- Written problem -
Beginning with the line containing "Break this object" and ending with the last line, repeat the records exactly.

- Materials provided -
--------------------

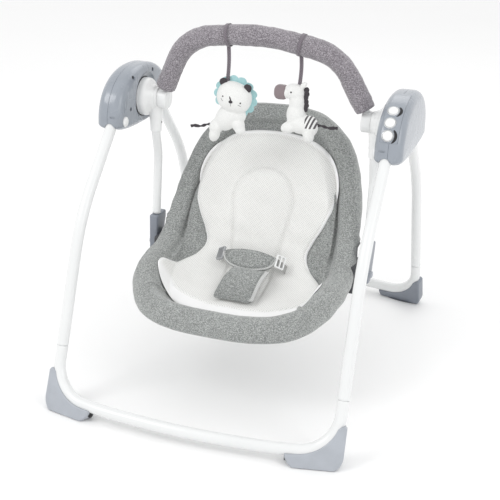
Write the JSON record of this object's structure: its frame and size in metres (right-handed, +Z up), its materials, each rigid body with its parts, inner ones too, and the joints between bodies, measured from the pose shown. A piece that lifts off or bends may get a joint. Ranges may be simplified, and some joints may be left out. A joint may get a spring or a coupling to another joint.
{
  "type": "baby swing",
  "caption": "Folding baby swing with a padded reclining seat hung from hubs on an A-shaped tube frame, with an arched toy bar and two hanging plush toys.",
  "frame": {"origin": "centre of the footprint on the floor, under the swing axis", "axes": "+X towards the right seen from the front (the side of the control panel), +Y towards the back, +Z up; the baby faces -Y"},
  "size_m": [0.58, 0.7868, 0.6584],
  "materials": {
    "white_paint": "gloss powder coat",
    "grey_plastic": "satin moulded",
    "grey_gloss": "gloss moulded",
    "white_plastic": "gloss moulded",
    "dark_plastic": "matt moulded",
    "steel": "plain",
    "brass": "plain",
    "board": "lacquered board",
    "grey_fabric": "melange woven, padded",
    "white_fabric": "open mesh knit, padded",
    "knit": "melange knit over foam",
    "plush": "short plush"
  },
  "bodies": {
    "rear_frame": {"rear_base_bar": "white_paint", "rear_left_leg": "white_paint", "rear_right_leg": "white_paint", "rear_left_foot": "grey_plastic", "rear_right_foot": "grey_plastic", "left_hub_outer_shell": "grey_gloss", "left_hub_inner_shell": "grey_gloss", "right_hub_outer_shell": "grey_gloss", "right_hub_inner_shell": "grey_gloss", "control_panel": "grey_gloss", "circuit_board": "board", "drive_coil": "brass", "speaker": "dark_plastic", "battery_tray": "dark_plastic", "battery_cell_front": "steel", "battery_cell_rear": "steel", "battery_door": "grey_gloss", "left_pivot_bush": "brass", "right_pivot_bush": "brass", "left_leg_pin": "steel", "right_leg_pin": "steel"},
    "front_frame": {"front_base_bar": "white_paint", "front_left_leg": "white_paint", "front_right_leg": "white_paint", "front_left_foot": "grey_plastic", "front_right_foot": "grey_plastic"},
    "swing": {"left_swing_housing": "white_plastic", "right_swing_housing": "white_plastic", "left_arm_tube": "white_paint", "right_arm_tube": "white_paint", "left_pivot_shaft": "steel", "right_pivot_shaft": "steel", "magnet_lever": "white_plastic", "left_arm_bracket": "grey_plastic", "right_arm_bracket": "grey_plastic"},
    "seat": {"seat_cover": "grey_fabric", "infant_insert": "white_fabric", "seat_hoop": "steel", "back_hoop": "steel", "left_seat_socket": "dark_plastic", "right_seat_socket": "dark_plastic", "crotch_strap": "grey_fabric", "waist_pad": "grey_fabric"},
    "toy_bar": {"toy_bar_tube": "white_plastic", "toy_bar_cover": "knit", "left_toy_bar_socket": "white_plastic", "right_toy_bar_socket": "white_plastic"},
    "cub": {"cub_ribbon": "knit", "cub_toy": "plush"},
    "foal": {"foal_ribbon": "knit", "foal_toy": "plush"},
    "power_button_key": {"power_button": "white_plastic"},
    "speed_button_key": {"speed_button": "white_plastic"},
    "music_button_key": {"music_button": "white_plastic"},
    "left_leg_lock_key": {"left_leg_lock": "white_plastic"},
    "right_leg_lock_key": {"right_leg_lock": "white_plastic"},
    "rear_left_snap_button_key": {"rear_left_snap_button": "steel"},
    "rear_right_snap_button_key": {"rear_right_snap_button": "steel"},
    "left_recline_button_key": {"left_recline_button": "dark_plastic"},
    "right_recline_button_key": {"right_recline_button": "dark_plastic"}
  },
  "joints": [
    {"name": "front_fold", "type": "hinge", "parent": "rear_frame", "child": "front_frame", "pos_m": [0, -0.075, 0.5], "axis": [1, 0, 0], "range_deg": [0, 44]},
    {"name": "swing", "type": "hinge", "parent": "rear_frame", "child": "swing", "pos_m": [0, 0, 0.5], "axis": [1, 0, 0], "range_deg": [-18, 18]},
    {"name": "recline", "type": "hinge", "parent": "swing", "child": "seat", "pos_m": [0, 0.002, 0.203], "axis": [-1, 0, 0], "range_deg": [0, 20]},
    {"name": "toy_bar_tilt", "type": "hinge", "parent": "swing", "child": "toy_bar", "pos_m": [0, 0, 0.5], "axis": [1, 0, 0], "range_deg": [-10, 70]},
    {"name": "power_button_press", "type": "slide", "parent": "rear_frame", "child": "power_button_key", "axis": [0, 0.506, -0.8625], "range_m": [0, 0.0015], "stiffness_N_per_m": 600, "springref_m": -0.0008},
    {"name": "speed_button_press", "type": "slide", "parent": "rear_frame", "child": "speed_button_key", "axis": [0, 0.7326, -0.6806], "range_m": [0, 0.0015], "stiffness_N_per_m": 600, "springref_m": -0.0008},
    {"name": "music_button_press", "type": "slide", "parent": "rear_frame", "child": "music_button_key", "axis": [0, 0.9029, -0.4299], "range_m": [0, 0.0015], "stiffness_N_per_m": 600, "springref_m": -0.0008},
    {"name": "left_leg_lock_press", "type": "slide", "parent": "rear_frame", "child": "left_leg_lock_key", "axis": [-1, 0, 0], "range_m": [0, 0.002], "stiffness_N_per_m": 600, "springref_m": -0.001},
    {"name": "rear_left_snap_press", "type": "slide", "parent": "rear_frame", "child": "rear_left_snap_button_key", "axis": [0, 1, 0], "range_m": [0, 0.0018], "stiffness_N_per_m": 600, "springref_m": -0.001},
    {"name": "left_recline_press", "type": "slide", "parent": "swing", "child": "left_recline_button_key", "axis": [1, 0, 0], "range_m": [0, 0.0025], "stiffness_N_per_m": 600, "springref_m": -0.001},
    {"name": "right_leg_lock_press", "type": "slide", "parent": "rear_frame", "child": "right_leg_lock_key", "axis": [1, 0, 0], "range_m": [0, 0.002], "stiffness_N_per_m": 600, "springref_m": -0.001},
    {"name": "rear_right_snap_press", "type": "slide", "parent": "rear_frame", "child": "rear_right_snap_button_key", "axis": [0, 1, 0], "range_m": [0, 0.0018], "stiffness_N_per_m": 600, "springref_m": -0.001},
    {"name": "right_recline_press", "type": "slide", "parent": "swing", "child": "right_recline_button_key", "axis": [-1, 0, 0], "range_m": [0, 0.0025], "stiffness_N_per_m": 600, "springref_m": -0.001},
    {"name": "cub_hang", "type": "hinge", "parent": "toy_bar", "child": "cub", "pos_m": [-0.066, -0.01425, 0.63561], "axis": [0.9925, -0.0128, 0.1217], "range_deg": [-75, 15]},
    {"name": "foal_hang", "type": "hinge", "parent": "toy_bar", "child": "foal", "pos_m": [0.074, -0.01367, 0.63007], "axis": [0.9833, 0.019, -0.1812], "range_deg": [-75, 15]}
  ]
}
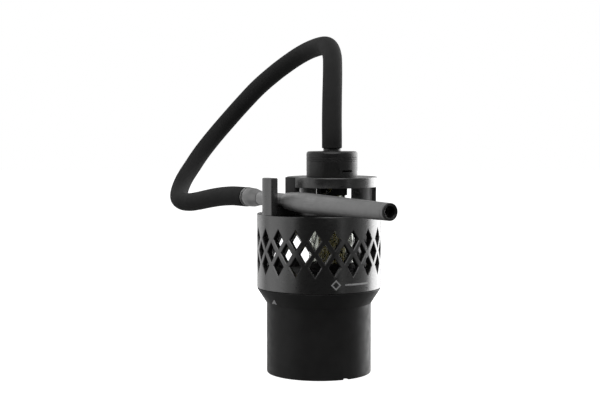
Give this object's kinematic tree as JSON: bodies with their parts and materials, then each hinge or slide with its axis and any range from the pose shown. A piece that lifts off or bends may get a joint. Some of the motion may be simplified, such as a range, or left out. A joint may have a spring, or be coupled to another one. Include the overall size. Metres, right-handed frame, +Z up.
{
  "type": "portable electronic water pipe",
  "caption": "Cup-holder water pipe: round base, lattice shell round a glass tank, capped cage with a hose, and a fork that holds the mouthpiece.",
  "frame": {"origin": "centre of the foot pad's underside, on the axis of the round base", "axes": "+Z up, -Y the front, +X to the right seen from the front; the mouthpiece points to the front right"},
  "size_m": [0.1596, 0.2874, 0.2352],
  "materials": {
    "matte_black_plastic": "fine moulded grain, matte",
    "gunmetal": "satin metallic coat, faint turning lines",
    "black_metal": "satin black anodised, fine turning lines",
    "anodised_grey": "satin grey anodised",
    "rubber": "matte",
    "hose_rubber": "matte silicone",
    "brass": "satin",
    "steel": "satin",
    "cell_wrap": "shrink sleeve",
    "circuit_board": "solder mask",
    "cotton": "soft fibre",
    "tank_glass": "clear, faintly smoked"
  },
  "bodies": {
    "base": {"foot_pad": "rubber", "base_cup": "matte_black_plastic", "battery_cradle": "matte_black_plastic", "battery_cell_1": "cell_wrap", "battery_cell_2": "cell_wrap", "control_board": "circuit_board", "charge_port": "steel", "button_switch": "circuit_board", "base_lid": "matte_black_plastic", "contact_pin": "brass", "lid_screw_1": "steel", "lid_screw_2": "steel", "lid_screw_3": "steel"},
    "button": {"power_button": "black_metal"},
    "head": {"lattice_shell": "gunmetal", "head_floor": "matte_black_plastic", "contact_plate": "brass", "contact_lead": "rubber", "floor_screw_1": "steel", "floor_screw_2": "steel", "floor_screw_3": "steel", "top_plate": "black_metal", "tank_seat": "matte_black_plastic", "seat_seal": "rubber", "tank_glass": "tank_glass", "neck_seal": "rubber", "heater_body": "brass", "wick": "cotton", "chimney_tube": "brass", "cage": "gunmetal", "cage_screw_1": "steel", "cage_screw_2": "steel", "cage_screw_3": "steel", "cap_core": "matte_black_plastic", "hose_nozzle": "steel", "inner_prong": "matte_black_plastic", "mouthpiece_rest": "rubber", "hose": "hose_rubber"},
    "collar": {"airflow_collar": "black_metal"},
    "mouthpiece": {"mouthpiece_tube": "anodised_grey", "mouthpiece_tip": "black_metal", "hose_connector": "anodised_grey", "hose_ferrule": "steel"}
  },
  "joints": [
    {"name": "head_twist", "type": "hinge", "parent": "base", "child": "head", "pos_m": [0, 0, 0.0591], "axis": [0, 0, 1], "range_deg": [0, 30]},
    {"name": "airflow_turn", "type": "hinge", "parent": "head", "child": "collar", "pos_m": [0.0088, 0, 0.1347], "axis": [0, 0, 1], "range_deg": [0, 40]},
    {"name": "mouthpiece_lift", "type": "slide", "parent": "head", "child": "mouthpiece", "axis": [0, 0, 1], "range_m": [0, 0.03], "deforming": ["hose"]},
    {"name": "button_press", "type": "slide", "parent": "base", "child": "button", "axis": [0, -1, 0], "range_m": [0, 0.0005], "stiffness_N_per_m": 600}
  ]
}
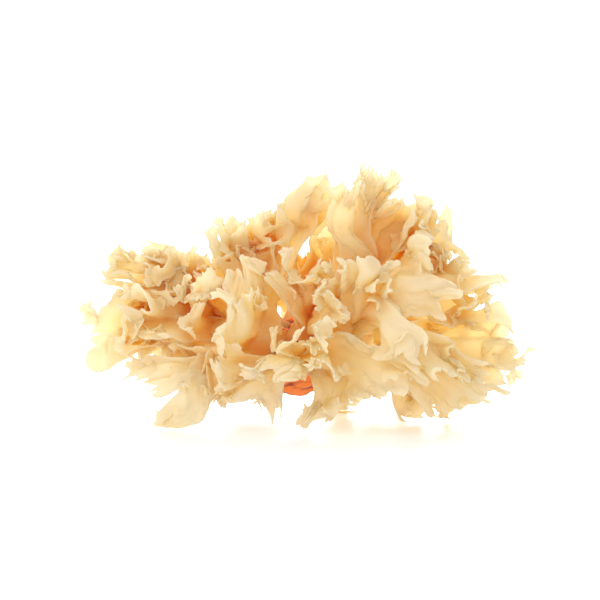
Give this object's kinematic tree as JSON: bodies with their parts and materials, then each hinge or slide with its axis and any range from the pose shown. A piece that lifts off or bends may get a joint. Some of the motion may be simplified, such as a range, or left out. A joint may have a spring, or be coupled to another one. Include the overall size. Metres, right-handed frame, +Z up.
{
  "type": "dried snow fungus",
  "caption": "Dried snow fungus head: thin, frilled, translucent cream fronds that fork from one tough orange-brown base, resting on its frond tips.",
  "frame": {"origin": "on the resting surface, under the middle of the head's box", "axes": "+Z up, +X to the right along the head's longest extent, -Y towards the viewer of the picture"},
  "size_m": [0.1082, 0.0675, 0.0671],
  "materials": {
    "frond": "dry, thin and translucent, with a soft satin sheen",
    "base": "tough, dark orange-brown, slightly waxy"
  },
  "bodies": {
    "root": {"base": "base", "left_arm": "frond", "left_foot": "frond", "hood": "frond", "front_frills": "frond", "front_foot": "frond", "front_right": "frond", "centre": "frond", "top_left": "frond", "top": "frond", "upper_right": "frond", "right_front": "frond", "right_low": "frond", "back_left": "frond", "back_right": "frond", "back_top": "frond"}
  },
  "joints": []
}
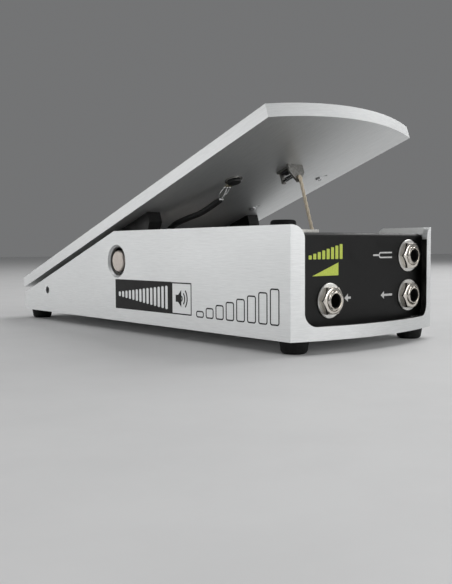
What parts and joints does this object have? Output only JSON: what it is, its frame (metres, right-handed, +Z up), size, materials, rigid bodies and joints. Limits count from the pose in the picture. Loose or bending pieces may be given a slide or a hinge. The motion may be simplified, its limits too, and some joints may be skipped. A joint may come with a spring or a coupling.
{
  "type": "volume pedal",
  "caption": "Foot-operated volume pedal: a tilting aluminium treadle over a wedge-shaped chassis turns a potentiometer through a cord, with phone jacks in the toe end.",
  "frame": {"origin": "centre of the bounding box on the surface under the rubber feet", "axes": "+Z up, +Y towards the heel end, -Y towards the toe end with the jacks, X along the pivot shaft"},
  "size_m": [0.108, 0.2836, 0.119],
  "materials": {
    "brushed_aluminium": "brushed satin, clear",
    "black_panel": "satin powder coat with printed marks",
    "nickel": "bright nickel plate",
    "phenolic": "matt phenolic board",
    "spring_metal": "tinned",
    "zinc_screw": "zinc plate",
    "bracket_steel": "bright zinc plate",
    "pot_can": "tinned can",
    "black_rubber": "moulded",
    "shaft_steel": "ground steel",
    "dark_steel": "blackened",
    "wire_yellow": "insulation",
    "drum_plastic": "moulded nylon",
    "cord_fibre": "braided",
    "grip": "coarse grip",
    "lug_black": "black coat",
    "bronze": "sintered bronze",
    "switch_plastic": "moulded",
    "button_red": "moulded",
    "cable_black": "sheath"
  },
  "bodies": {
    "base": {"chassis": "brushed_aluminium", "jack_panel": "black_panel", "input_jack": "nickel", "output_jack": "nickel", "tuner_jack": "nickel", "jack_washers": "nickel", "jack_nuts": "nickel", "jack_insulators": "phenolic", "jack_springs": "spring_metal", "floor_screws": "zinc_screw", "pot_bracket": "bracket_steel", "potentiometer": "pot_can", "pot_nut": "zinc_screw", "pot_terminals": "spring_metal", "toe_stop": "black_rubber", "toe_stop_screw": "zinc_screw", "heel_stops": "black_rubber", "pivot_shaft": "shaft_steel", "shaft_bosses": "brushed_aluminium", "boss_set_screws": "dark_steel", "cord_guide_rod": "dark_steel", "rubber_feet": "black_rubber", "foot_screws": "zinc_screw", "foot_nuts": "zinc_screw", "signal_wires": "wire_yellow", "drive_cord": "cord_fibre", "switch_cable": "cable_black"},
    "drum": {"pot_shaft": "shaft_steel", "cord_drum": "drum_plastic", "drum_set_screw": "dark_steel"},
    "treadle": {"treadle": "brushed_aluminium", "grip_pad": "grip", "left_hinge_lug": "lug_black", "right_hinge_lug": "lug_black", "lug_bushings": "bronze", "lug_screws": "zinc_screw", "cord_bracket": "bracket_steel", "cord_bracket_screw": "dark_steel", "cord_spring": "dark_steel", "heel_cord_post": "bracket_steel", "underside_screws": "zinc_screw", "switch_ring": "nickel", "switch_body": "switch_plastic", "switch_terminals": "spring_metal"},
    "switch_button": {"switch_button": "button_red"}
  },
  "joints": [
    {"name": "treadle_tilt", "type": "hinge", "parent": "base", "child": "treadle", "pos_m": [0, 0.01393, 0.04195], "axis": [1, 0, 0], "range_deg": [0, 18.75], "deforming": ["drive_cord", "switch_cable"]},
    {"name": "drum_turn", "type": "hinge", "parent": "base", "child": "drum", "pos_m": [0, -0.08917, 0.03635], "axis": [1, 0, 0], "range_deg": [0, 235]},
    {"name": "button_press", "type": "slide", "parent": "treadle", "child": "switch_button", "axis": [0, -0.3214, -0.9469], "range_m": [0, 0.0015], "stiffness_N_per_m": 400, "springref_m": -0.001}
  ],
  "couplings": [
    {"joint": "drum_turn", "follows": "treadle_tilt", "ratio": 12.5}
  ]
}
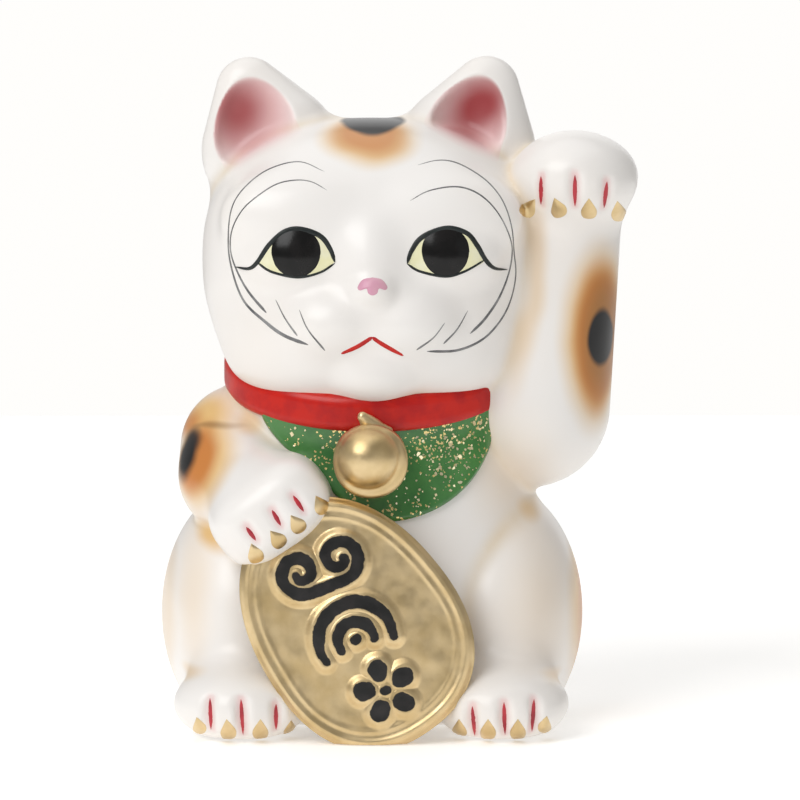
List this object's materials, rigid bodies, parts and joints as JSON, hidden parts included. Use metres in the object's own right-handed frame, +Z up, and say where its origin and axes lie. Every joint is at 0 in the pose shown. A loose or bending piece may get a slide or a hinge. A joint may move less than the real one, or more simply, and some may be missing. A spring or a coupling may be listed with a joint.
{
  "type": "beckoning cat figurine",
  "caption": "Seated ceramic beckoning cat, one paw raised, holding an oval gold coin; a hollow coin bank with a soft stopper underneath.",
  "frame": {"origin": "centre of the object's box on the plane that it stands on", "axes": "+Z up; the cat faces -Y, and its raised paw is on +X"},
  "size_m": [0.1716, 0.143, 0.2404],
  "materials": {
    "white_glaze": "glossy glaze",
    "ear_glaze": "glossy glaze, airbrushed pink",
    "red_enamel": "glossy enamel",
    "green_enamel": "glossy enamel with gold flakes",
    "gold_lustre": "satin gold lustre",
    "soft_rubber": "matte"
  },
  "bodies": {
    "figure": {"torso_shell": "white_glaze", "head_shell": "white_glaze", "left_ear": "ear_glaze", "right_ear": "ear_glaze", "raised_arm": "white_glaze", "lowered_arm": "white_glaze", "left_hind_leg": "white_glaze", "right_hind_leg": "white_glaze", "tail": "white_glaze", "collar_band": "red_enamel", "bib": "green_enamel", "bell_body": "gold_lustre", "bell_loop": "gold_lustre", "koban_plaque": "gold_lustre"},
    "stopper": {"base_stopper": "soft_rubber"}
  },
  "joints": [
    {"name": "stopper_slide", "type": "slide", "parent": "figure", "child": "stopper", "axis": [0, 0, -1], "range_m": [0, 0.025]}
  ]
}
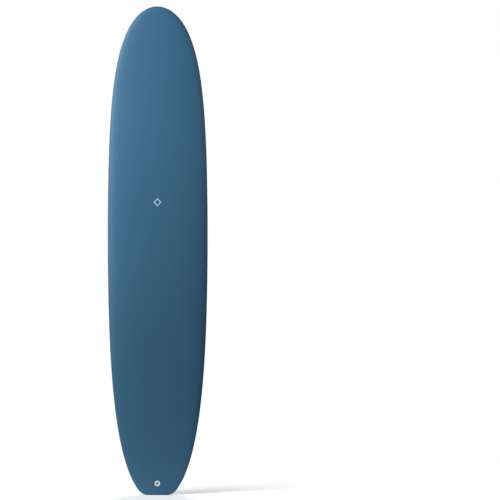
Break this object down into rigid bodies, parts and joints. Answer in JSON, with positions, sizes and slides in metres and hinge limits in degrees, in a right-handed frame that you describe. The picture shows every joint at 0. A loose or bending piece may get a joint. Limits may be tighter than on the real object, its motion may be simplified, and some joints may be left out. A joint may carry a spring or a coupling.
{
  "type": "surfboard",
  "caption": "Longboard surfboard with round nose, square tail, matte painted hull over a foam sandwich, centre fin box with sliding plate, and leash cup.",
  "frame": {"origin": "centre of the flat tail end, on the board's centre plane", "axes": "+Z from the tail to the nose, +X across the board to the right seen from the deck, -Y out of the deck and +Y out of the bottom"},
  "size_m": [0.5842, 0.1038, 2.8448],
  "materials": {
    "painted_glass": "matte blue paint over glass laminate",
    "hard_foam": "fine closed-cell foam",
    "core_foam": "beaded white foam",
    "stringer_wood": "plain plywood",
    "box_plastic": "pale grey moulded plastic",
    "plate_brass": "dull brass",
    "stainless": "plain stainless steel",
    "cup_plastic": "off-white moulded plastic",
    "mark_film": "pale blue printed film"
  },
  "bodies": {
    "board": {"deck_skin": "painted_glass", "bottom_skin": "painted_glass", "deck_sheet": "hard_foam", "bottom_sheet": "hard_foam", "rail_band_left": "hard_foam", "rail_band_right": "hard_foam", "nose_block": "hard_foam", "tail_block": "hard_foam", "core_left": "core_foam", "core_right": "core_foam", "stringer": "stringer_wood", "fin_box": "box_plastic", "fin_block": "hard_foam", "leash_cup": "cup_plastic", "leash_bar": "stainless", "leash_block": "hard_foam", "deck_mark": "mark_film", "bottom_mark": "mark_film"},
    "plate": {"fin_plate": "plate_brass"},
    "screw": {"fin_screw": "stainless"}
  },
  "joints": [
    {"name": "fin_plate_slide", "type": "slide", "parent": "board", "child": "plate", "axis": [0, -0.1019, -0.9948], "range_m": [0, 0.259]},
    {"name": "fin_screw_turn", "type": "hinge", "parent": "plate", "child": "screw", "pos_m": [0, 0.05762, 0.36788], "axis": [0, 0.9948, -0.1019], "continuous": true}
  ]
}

--------------------

- Answer to this exercise -
Break this object down into rigid bodies, parts and joints. Answer in JSON, with positions, sizes and slides in metres and hinge limits in degrees, in a right-handed frame that you describe. The picture shows every joint at 0. A loose or bending piece may get a joint. Limits may be tighter than on the real object, its motion may be simplified, and some joints may be left out. A joint may carry a spring or a coupling.
{
  "type": "surfboard",
  "caption": "Longboard surfboard with round nose, square tail, matte painted hull over a foam sandwich, centre fin box with sliding plate, and leash cup.",
  "frame": {"origin": "centre of the flat tail end, on the board's centre plane", "axes": "+Z from the tail to the nose, +X across the board to the right seen from the deck, -Y out of the deck and +Y out of the bottom"},
  "size_m": [0.5842, 0.1038, 2.8448],
  "materials": {
    "painted_glass": "matte blue paint over glass laminate",
    "hard_foam": "fine closed-cell foam",
    "core_foam": "beaded white foam",
    "stringer_wood": "plain plywood",
    "box_plastic": "pale grey moulded plastic",
    "plate_brass": "dull brass",
    "stainless": "plain stainless steel",
    "cup_plastic": "off-white moulded plastic",
    "mark_film": "pale blue printed film"
  },
  "bodies": {
    "board": {"deck_skin": "painted_glass", "bottom_skin": "painted_glass", "deck_sheet": "hard_foam", "bottom_sheet": "hard_foam", "rail_band_left": "hard_foam", "rail_band_right": "hard_foam", "nose_block": "hard_foam", "tail_block": "hard_foam", "core_left": "core_foam", "core_right": "core_foam", "stringer": "stringer_wood", "fin_box": "box_plastic", "fin_block": "hard_foam", "leash_cup": "cup_plastic", "leash_bar": "stainless", "leash_block": "hard_foam", "deck_mark": "mark_film", "bottom_mark": "mark_film"},
    "plate": {"fin_plate": "plate_brass"},
    "screw": {"fin_screw": "stainless"}
  },
  "joints": [
    {"name": "fin_plate_slide", "type": "slide", "parent": "board", "child": "plate", "axis": [0, -0.1019, -0.9948], "range_m": [0, 0.259]},
    {"name": "fin_screw_turn", "type": "hinge", "parent": "plate", "child": "screw", "pos_m": [0, 0.05762, 0.36788], "axis": [0, 0.9948, -0.1019], "continuous": true}
  ]
}